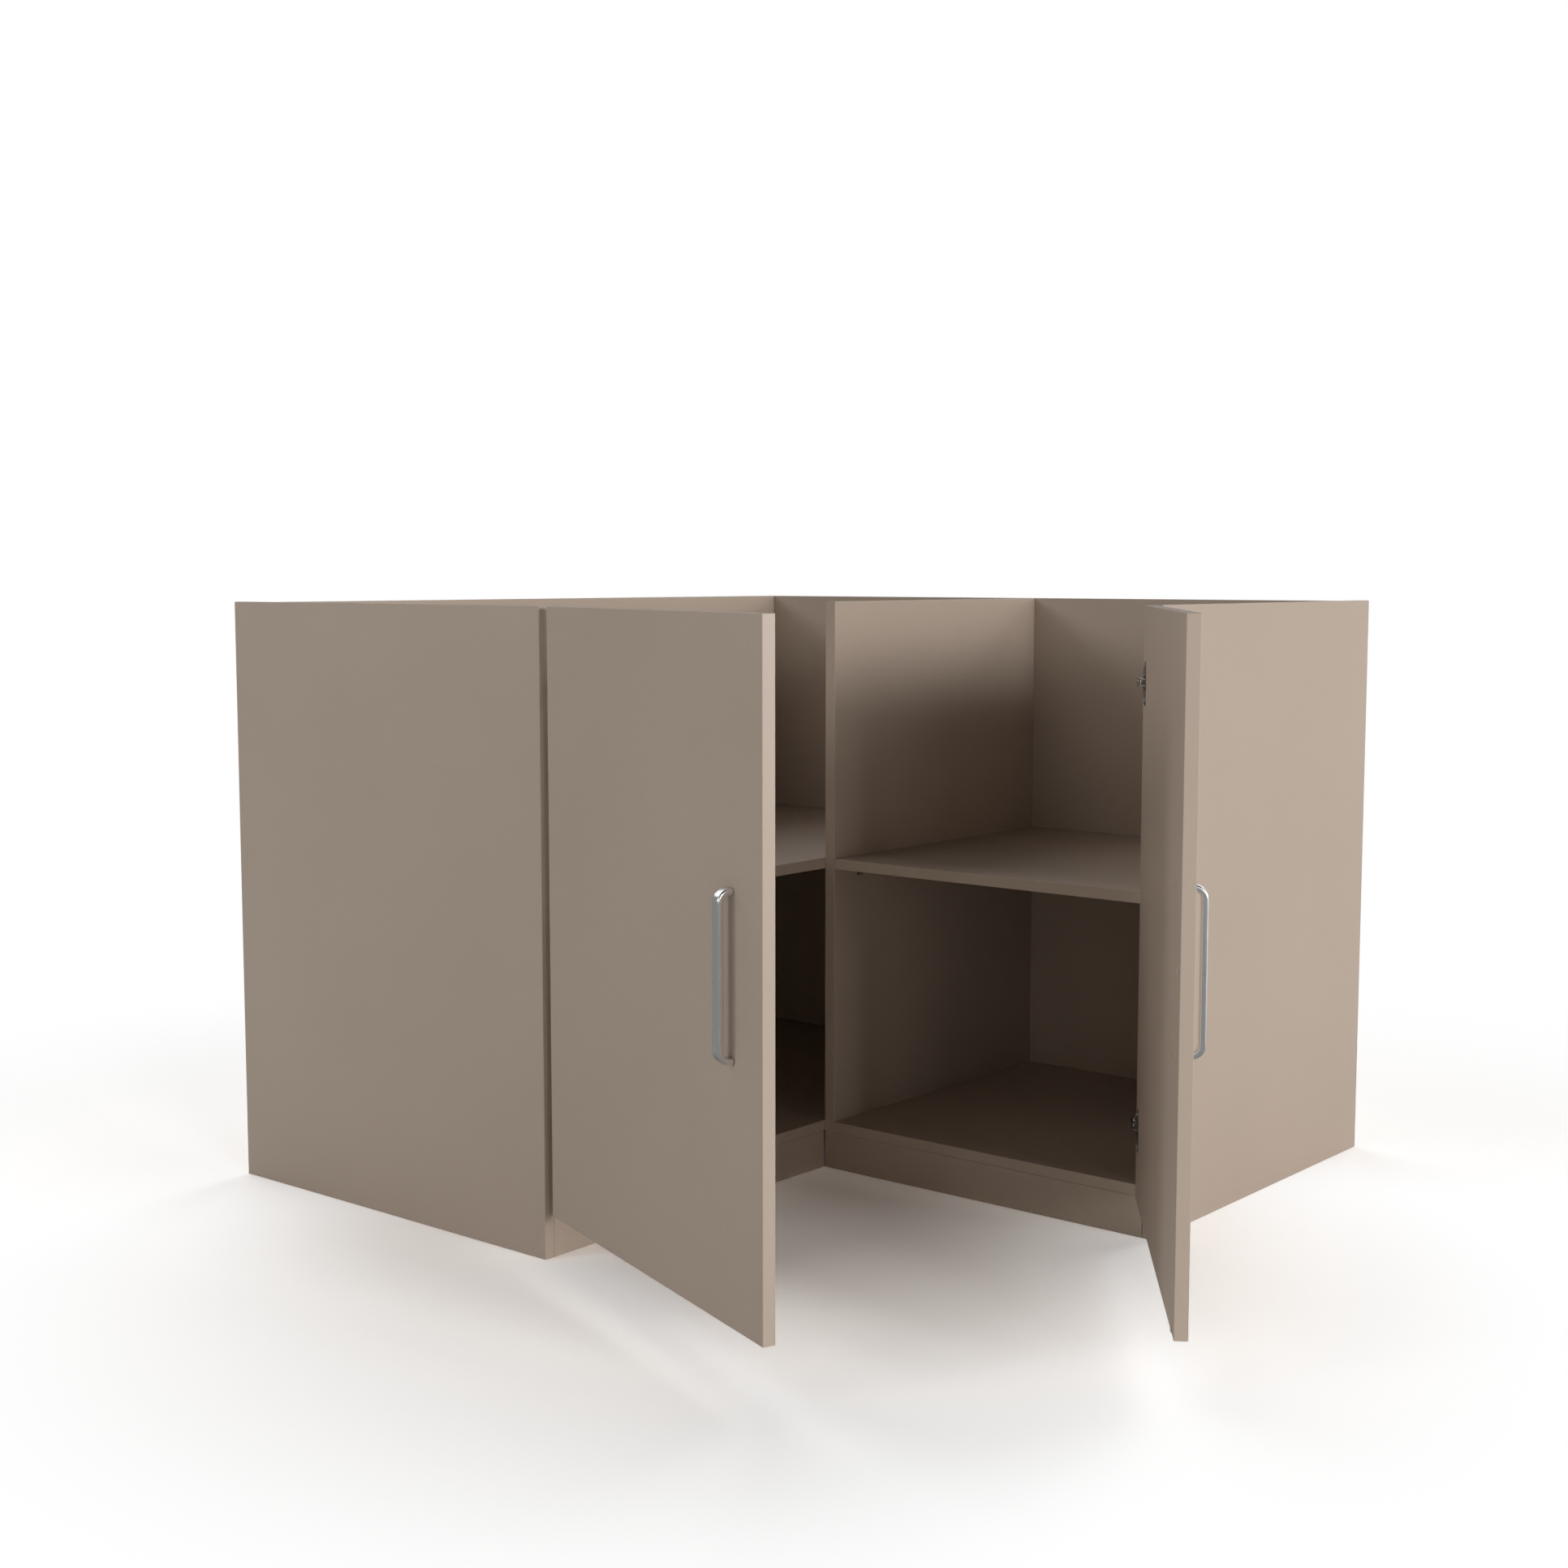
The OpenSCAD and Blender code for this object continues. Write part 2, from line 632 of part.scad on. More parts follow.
// A bow handle: x along its length and y out of the door's face
module bow() {
    for (s = [-1, 1]) translate([s * leg_centre, 0, 0]) rotate([-90, 0, 0])
        linear_extrude(bend_centre[1]) bow_section();
    for (s = [-1, 1]) translate([s * bend_centre[0], bend_centre[1], 0]) rotate(s == 1 ? 0 : 90)
        rotate_extrude(angle = 90) translate([handle_bend - handle_bar / 2, 0]) bow_section();
    translate([-bend_centre[0], handle_projection - handle_bar / 2, 0]) rotate([90, 0, 90])
        linear_extrude(2 * bend_centre[0]) bow_section();
}

module handle(side) color(steel) with_door(side)
    on_door(door_width(side) - handle_inset, handle_middle) difference() {
        rotate([180, -90, 0]) bow();
        for (s = [-1, 1]) translate([0, past, s * leg_centre]) rotate([90, 0, 0])
            cylinder(d = handle_screw + 2 * hair, h = screw_reach + 2 * past);
    }

module handle_screws(side) color(zinc) with_door(side) at_handle_screws(side) {
    rod([0, 0], handle_screw / 2, -door_board - screw_reach, 0);
    difference() {
        rod([0, 0], screw_head / 2, 0, screw_head_height);
        translate([0, 0, screw_head_height]) cross(wide_cross);
    }
}

module left_handle() handle("left");
module right_handle() handle("right");
module left_handle_screws() handle_screws("left");
module right_handle_screws() handle_screws("right");

// A cup let into the door, with a flange for two screws and a pocket for the links
module hinge_cup() {
    difference() {
        union() {
            translate([cup_inset, door_board - cup_depth, 0]) rotate([-90, 0, 0])
                cylinder(d = cup_diameter, h = cup_depth);
            translate([cup_inset, door_board, 0]) rotate([-90, 0, 0]) {
                rod([0, 0], cup_diameter / 2 + cup_rim, 0, flange);
                translate([cup_screw_offset - cup_ear, -cup_screw_spacing / 2, 0])
                    cube([2 * cup_ear, cup_screw_spacing, flange]);
            }
            at_cup_screws() rod([0, 0], cup_ear, 0, flange);
        }
        block([pocket_from, pocket_floor, -pocket_half],
            [pocket_to, door_board + flange + past, pocket_half]);
        rod(cup_pin_place, pin_r + press, -pocket_half - cup_pin_seat, pocket_half + cup_pin_seat);
        at_cup_screws() rod([0, 0], cup_screw_r + hair, -past, flange + past);
    }
}

module hinge_cups(side) color(steel) with_door(side) for (z = hinge_levels) on_door(0, z) hinge_cup();

module cup_screws(side) color(zinc) with_door(side) for (z = hinge_levels) on_door(0, z) at_cup_screws() {
    rod([0, 0], cup_screw_r, -cup_screw_length, flange);
    difference() {
        rod([0, 0], cup_screw_head[0], flange, flange + cup_screw_head[1]);
        translate([0, 0, flange + cup_screw_head[1]]) cross(small_cross);
    }
}

module cup_pins(side) color(steel) with_door(side) at_hinges()
    rod(cup_pin_at, pin_r, -pocket_half - cup_pin_seat, pocket_half + cup_pin_seat);

module left_hinge_cups() hinge_cups("left");
module right_hinge_cups() hinge_cups("right");
module left_cup_screws() cup_screws("left");
module right_cup_screws() cup_screws("right");
module left_cup_pins() cup_pins("left");
module right_cup_pins() cup_pins("right");

// Soft buttons on the door's inner face that meet the edges of the bottom and the shelf
module bumpers(side) color([0.8, 0.8, 0.78]) with_door(side)
    for (z = [(door_bottom + bottom_top) / 2, shelf_top - board / 2])
        on_door(door_width(side) - bumper_inset, z) translate([0, door_board, 0]) rotate([-90, 0, 0])
            cylinder(r = bumper_r, h = door_gap - bumper_air);

module left_bumpers() bumpers("left");
module right_bumpers() bumpers("right");

left_end_panel();
right_end_panel();
divider();
left_back_panel();
right_back_panel();
left_bottom();
right_bottom();
left_plinth();
right_plinth();
left_shelf();
right_shelf();
left_shelf_supports();
right_shelf_supports();
cam_housings();
cam_bolts();
dowels();
plinth_dowels();
left_mounting_plates();
right_mounting_plates();
plate_screws();
left_hinge_arms();
right_hinge_arms();
arm_pins();
adjusting_screws();
left_door();
left_door_edging();
left_handle();
left_handle_screws();
left_hinge_cups();
left_cup_screws();
left_cup_pins();
left_bumpers();
right_door();
right_door_edging();
right_handle();
right_handle_screws();
right_hinge_cups();
right_cup_screws();
right_cup_pins();
right_bumpers();
left_inner_links();
left_outer_links();
left_elbow_pins();
right_inner_links();
right_outer_links();
right_elbow_pins();
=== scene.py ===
# %% [markdown]
# # A corner base cabinet in a white studio
# The cabinet is a kitchen base unit that turns a corner: two boxes in an L, made of coated chipboard,
# with a door and a bow handle on each arm, and open at the top for a worktop. Its boards, hinges and
# fittings come ready made at their real size, one object a piece. This lesson gives them their finishes
# and soft edges, makes the pieces that need a finer mesh, and sets the camera, the floor and the light.

# %% Load the construction
import math

import bmesh
import bpy
import json
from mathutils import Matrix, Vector


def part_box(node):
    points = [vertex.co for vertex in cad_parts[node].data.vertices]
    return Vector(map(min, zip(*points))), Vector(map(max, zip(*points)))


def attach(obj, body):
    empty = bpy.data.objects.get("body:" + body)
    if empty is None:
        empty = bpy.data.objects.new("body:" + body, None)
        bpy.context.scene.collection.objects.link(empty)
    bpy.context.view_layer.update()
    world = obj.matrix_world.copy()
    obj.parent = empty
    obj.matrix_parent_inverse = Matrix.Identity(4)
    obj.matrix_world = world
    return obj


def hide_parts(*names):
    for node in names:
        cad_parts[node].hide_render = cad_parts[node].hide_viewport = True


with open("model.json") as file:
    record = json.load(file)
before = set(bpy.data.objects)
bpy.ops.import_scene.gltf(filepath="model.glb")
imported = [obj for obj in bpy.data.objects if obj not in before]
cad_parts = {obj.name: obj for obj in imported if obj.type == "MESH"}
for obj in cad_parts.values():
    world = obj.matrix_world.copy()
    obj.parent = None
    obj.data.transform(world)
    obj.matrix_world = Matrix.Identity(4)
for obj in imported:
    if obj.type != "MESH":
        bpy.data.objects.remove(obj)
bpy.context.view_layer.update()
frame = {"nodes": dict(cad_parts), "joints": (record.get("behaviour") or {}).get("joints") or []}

# %% [markdown]
# ## The camera
# The picture is square, taken from the front left, a few centimetres above the tops and looking
# slightly down. A camera can be placed by trial, or worked out from edges that meet at right angles.
# The second way gave the numbers here: the place in metres, the turn from the +X axis, the dip below
# the horizon and the lens.

# %% Place the camera
camera_place = Vector((-3.1008, -2.6276, 0.892))
camera_turn = math.radians(39.86)
camera_dip = math.radians(5.60)
sensor = 36.0
image_side = 1932
focal_pixels = 2655.8

camera_data = bpy.data.cameras.new("camera")
camera_data.sensor_width = sensor
camera_data.lens = focal_pixels * sensor / image_side
camera = bpy.data.objects.new("camera", camera_data)
bpy.context.scene.collection.objects.link(camera)
look = Vector((math.cos(camera_dip) * math.cos(camera_turn), math.cos(camera_dip) * math.sin(camera_turn),
               -math.sin(camera_dip)))
camera.location = camera_place
camera.rotation_euler = look.to_track_quat("-Z", "Y").to_euler()
bpy.context.scene.camera = camera
bpy.context.scene.view_settings.view_transform = "Standard"
print("lens:", round(camera_data.lens, 2), "mm")

# %% [markdown]
# ## Node helpers
# Every finish is a small node tree around one Principled shader. A few helpers keep each tree short:
# they make a node and set its inputs, do sums on values and vectors, make noise that is measured in
# metres on the piece, and turn a height into a bump. The noise uses each piece's own coordinates, so
# that it moves with a door.

# %% Make the node helpers
def put(tree, socket, value):
    """Links another node's output to an input, or sets the input to a value."""
    if isinstance(value, bpy.types.NodeSocket):
        tree.links.new(value, socket)
    else:
        socket.default_value = value


def node(tree, kind, **inputs):
    """One node, with its inputs set or linked."""
    made = tree.nodes.new(kind)
    for name, value in inputs.items():
        put(tree, made.inputs[name.replace("_", " ")], value)
    return made


def worked(tree, operation, first, second):
    """What a sum, a product or a comparison of two values gives."""
    made = tree.nodes.new("ShaderNodeMath")
    made.operation = operation
    put(tree, made.inputs[0], first)
    put(tree, made.inputs[1], second)
    return made.outputs[0]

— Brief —
Copy down every line of the material above that includes the string "objects".

— Written solution —
    empty = bpy.data.objects.get("body:" + body)
        empty = bpy.data.objects.new("body:" + body, None)
        bpy.context.scene.collection.objects.link(empty)
before = set(bpy.data.objects)
imported = [obj for obj in bpy.data.objects if obj not in before]
        bpy.data.objects.remove(obj)
camera = bpy.data.objects.new("camera", camera_data)
bpy.context.scene.collection.objects.link(camera)